Jurassic Park: Kaua’i and the Dominican Republic
Depending on one’s perspective, it’s either a relief or a disappointment that Isla Nublar isn’t real. The fictional island near Costa Rica, where Jurassic Park is set, was primarily brought to life on the endlessly beautiful island of Kaua’i, where Steven Spielberg had previously worked. (Costa Rica was considered early on in the process but ruled out due to the filmmaker’s logistical concerns about setting up production there.)
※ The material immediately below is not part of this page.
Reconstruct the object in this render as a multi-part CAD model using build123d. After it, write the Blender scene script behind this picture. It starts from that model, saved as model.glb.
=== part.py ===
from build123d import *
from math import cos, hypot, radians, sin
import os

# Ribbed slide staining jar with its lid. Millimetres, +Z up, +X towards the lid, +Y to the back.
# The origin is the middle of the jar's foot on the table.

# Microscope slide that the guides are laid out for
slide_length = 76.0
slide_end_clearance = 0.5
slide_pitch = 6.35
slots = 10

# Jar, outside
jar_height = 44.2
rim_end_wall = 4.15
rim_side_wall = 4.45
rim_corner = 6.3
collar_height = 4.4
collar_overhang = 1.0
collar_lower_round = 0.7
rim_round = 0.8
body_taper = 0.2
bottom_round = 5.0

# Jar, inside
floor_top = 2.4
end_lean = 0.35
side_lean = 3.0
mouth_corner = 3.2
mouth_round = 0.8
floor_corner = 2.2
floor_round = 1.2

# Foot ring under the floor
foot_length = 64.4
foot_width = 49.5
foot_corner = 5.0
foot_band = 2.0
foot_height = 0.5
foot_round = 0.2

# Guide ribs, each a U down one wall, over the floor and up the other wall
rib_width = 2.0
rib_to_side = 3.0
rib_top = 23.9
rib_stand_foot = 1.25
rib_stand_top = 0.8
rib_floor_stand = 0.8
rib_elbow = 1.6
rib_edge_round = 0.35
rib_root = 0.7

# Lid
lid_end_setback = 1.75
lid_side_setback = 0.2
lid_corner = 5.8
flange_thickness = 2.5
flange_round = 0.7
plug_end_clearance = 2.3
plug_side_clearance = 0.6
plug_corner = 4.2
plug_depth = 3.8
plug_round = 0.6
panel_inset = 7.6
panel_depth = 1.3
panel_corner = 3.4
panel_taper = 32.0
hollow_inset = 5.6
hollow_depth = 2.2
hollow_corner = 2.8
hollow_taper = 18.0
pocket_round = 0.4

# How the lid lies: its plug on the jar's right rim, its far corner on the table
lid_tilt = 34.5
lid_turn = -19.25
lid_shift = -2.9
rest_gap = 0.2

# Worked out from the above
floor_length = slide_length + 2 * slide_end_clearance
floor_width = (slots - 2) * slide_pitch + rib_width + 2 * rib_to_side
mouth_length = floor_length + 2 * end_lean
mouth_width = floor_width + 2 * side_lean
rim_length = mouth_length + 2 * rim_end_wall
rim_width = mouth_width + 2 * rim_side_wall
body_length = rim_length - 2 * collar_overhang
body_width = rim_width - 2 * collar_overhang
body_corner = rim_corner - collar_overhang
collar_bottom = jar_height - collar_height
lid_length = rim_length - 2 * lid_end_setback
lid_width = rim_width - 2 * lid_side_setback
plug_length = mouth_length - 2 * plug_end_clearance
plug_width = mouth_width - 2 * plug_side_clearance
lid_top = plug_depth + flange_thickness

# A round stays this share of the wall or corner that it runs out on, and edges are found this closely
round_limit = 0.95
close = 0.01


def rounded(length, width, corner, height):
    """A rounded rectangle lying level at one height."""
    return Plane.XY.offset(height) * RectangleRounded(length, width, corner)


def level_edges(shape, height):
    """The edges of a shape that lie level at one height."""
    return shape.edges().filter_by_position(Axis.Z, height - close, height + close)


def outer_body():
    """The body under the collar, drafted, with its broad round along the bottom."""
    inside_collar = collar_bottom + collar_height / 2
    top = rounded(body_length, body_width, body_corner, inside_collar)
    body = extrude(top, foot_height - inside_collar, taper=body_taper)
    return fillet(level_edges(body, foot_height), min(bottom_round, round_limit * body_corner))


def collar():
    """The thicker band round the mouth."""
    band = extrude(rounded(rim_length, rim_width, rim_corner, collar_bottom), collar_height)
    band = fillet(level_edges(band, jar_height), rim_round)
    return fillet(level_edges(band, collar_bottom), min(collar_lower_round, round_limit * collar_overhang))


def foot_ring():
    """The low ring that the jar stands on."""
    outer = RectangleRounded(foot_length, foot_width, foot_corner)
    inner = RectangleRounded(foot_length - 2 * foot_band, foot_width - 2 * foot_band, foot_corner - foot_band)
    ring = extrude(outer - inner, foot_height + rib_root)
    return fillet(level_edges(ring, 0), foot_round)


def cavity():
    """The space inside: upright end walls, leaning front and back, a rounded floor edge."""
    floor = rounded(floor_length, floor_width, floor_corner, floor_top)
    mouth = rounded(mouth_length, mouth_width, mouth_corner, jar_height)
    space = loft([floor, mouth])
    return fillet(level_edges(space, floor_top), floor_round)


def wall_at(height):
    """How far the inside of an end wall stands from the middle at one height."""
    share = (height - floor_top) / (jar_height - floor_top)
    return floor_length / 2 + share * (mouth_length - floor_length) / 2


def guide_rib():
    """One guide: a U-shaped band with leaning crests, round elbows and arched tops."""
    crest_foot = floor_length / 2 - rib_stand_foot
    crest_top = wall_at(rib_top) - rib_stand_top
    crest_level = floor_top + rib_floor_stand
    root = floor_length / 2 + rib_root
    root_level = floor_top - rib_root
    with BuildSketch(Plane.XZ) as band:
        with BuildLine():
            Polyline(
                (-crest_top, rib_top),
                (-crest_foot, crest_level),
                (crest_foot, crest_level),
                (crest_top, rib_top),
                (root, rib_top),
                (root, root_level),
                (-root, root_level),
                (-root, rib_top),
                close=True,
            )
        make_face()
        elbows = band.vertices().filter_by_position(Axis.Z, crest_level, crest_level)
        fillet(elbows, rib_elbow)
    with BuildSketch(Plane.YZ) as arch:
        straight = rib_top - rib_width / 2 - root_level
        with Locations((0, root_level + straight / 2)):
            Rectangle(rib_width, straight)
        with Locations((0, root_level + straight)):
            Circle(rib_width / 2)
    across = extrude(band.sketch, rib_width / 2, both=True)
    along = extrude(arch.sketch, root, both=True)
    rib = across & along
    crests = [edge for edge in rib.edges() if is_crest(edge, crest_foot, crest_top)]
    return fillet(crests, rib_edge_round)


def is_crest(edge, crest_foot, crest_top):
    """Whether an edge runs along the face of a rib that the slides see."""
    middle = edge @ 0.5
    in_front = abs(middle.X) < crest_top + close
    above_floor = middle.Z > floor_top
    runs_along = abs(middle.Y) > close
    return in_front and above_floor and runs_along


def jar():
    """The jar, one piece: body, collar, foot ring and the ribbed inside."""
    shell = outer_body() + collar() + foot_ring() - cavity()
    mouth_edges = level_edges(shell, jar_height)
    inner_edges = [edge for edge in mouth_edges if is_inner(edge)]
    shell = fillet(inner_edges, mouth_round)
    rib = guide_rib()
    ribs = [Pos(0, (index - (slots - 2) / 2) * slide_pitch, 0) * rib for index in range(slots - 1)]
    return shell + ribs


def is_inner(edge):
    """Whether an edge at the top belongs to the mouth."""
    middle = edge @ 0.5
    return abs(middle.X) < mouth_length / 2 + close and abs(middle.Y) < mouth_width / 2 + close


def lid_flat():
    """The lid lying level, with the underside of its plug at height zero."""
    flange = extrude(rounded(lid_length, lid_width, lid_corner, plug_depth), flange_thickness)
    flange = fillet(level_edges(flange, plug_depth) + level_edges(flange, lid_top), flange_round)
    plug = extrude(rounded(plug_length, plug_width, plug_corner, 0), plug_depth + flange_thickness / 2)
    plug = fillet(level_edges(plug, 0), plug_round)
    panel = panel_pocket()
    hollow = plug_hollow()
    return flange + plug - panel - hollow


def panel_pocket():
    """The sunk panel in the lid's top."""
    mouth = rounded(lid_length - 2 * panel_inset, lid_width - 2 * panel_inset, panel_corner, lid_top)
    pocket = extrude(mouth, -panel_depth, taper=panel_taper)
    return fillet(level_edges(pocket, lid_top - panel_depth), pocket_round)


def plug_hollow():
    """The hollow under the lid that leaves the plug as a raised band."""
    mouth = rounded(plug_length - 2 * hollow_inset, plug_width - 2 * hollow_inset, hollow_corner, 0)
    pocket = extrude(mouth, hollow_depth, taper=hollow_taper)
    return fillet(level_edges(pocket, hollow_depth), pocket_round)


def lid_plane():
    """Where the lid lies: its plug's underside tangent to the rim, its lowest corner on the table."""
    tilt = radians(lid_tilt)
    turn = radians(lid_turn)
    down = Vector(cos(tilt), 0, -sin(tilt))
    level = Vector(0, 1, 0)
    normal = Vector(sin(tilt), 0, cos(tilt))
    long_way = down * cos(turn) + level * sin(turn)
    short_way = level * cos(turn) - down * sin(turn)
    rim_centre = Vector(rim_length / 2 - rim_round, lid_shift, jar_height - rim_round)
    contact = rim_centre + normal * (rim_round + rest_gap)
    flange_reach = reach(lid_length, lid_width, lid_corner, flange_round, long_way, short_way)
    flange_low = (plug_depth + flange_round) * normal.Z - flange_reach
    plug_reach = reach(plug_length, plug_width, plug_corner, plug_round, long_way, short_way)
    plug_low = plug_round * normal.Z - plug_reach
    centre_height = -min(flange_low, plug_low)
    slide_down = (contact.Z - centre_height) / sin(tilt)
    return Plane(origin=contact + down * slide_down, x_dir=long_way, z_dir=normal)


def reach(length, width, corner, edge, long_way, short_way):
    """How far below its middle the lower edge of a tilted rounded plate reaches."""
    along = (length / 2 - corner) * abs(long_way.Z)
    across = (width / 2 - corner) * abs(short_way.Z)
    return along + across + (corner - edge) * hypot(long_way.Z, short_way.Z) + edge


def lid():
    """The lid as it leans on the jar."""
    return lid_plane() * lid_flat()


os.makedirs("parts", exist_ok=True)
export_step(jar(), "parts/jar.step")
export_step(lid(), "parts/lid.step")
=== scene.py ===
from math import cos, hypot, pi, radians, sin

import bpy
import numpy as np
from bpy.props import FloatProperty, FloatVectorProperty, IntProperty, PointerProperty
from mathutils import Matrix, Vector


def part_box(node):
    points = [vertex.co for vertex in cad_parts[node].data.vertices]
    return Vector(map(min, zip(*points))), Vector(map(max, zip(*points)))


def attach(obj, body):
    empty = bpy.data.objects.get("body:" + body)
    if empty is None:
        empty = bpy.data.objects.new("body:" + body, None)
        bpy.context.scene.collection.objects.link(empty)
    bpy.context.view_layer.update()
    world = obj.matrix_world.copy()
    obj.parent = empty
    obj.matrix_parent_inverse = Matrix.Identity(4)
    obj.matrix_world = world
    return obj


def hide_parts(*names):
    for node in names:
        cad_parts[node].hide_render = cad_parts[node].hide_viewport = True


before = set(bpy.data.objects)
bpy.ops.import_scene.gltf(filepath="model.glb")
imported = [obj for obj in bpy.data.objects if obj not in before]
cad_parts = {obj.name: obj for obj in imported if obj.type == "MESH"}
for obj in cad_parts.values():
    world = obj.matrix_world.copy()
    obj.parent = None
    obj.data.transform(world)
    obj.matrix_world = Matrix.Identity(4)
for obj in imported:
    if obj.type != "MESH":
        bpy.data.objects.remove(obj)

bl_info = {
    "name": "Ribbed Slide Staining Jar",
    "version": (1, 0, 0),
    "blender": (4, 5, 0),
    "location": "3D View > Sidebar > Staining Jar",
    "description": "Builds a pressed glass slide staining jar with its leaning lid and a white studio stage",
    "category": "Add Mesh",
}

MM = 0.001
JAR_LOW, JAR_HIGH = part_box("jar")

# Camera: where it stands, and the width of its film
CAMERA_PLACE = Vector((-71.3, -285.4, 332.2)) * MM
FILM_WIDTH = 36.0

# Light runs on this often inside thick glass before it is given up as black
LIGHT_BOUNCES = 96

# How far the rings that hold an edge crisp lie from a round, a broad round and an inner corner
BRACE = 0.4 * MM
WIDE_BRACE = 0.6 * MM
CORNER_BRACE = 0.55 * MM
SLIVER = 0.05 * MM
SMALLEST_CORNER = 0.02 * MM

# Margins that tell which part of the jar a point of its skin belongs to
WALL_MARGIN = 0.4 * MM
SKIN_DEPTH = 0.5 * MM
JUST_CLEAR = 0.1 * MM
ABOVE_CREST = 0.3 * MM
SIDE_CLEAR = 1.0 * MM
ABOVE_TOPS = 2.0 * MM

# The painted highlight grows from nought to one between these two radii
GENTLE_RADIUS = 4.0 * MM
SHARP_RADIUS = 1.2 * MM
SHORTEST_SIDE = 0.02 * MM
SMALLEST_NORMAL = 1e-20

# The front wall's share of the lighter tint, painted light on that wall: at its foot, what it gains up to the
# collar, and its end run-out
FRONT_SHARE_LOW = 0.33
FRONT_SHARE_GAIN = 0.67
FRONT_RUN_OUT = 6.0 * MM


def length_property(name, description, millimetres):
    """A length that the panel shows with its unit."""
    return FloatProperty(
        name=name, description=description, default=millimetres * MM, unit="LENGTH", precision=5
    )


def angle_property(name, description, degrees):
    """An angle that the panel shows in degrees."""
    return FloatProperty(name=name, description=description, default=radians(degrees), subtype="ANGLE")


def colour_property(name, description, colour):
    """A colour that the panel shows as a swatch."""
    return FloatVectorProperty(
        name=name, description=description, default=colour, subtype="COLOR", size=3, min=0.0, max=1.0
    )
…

Hurricane Iniki passed over the island during shooting, setting production back by a day; Spielberg made clever use of this by filming the storm and including shots of it in the final film. Kaua’i wasn’t the only Hawaiian location used, as a few scenes were shot in Oahu, Maui (including the opening sequence), and even the “forbidden island” of Ni’ihau, which isn’t open to outsiders. As with Star Wars, there are several tours of shooting locations you can take — including one that lets you ride in one of those iconic Jeeps.
A significant portion of Jurassic Park was also filmed in the Dominican Republic, namely the Amber Museum in Puerto Plata, including a famous scene involving the mosquito suspended in amber.
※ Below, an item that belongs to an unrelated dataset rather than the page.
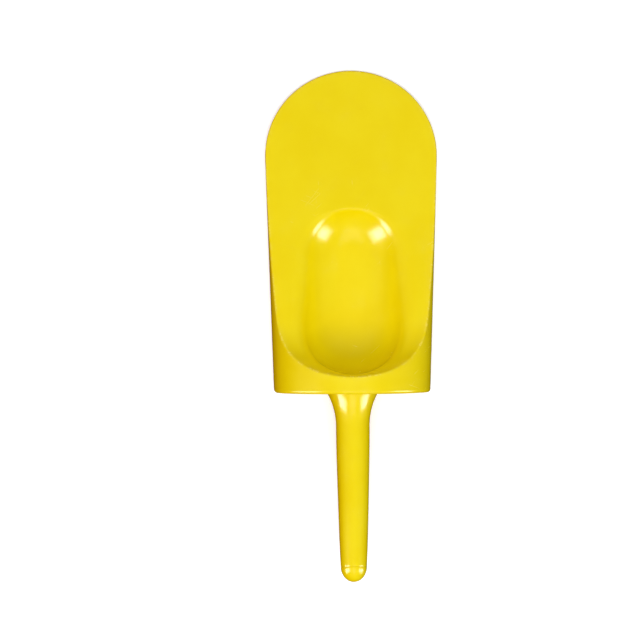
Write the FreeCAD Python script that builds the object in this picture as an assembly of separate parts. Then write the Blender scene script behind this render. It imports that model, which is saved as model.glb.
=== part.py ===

Apocalypse Now: The Philippines
Speaking of difficult productions, the making of Apocalypse Now was so notoriously troubled that there’s an entire documentary about it. Principal photography took a full 238 days and involved casting changes, sets being destroyed by Typhoon Olga, and star Martin Sheen having a heart attack; suffice to say that the project went massively over budget. For all that, Francis Ford Coppola’s Vietnam War epic was a huge success and is now considered one of the greatest films ever made — none of which could have happened without the Philippines.
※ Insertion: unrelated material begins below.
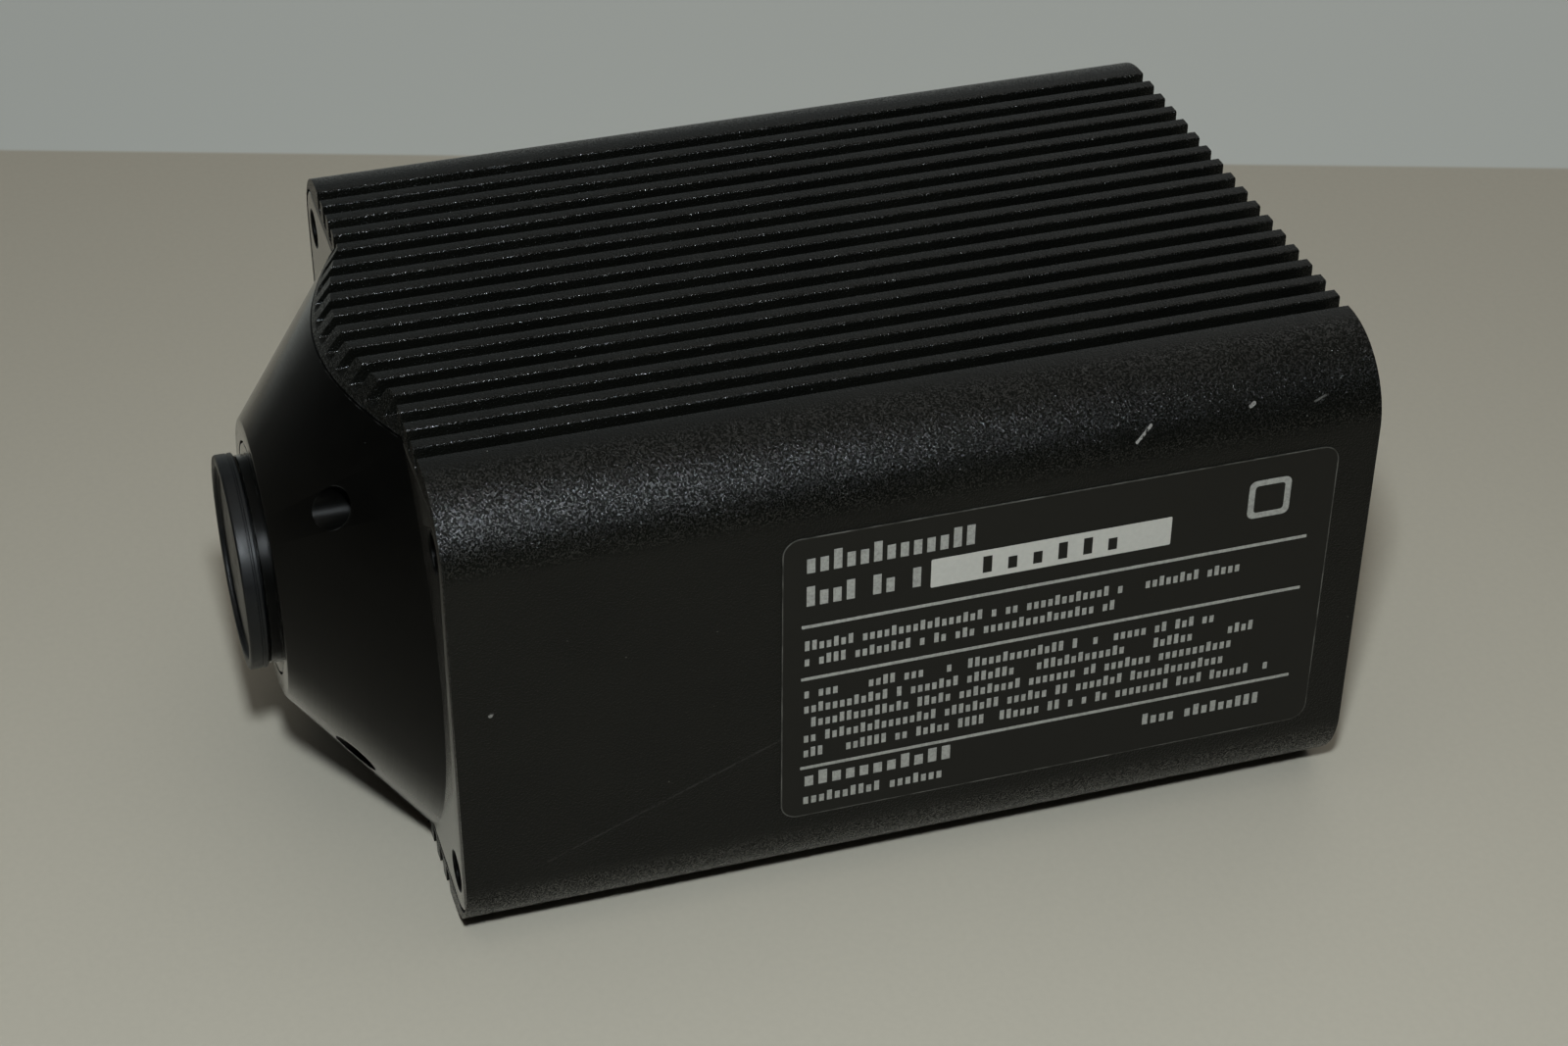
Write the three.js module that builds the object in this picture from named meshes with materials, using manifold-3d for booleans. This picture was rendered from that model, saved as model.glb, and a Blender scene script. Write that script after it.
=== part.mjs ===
// A microscope camera head: a finned aluminium housing with a conical nose that
// carries a one-inch threaded lens mount, closed by a dust cap.
// Millimetres, +Z up. The lens points along -Y, and the labelled side faces +X.
// The origin is under the middle of the whole object, on the surface it rests on.

import * as THREE from 'three';
import { mergeVertices } from 'three/addons/utils/BufferGeometryUtils.js';
import Module from 'manifold-3d';

const wasm = await Module();
wasm.setup();

// ---------------------------------------------------------------- driving sizes
const gap = 0.3;                       // between faces that meet
const bodyWidth = 98.6;
const bodyHeight = 74;
const bodyLength = 129.7;
const shoulderRadius = 12;
const finCount = 16;                   // on the top, and again underneath
const finPitch = 4.36;
const finWidth = 2.1;
const finDepth = 3.0;
const seamHeight = 33.2;               // from the axis to the joint between nose and fins
const cavityWidth = 88;
const cavityHeight = 59;
const screwX = 43;                     // corner screws, from the axis
const screwZ = 27.1;
const bossSize = 9.5;                  // corner material left around those screws

const noseLength = 17.55;              // from the front face of the ears to the land
const landRadius = 20;
const coneBaseRadius = 41.8;
const platePocketDepth = 10;
const plateHalfWidth = 48.2;
const plateCornerRadius = 5.6;
const nosePocketRadius = 22;           // holds the sensor chamber
const nosePocketFloor = -7;
const noseScrewCircle = 29.87;         // screws through the cone, at 45 degrees
const noseScrewFloor = 1.5;
const apertureRadius = 11;              // clear opening behind the lens
const ringSeatRadius = 16.9;
const ringSeatFloor = -10.5;

const mountFace = -19.0;               // the face a lens seats on
const mountThreadRadius = 12.7;
const mountFocalDistance = 17.526;
const capFlangeRadius = 15.45;
const capFlangeThickness = 2.9;

const rearPanelThickness = 3;
const rearPanelHalfWidth = 46;
const rearPanelHalfHeight = 32;
const socketReach = 6;                 // how far the rear sockets stand out

const labelLength = 79.2;
const labelHeight = 47.4;
const labelStart = 44.7;
const labelThickness = 0.3;

const halfWidth = bodyWidth / 2;
const halfHeight = bodyHeight / 2;
const floorHeight = halfHeight - finDepth;
const capFront = mountFace - capFlangeThickness;
const sensorPlane = mountFace + mountFocalDistance;
const middleY = (capFront + bodyLength + socketReach) / 2;

// ---------------------------------------------------------------------- finishes
const finish = (color, roughness, metalness) =>
  new THREE.MeshStandardMaterial({ color, roughness, metalness });

const texturedBlack = finish(0x1d1e1c, 0.62, 0.35);
const satinBlack = finish(0x161716, 0.42, 0.5);
const blackPlastic = finish(0x1a1b1b, 0.38, 0.0);
const blackSteel = finish(0x202020, 0.35, 0.8);
const labelBlack = finish(0x151515, 0.45, 0.0);
const bareAluminium = finish(0xa7a9aa, 0.4, 1.0);
const clearGlass = finish(0xcfe4e4, 0.05, 0.0);
const ceramic = finish(0x6a5548, 0.6, 0.0);
const whiteCeramic = finish(0xe4e2da, 0.6, 0.0);
const boardGreen = finish(0x1f4d2e, 0.5, 0.0);
const brass = finish(0xb49a5a, 0.35, 1.0);
const nickel = finish(0xb8b8b4, 0.3, 1.0);
const rubber = finish(0x141414, 0.85, 0.0);
const lampGreen = finish(0x3f8f4f, 0.25, 0.0);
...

Coppola and his wife Eleanor (who later directed Hearts of Darkness: A Filmmaker’s Apocalypse, the documentary mentioned above) lived in the Dasmariñas Village area of Manila during production, which began in March 1976 and finished reshoots in May of the following year. Apocalypse Now was filmed all across the Philippines. Baler, a fishing town, is where the surfing scenes were shot; it has since become a sought-after destination for surfers across the globe and is even credited with inspiring the country’s surf culture. It's also where a fake Vietnamese village was constructed and later blown up in a simulated napalm attack; not all of the trees burned down have regrown.
Another key location was Pagsanjan, located about 90 minutes southeast of Manila, which is where the Do Lung Bridge was built along Magdapio Falls. In order to film in the Philippines at all, Coppola had to broker a deal with the country’s highly controversial president, Ferdinand Marcos, which allowed production to use military equipment — including helicopters of the same model used during the Vietnam War. It’s that commitment to vérité, whatever the cost, that makes Apocalypse Now loom so large in the annals of film history.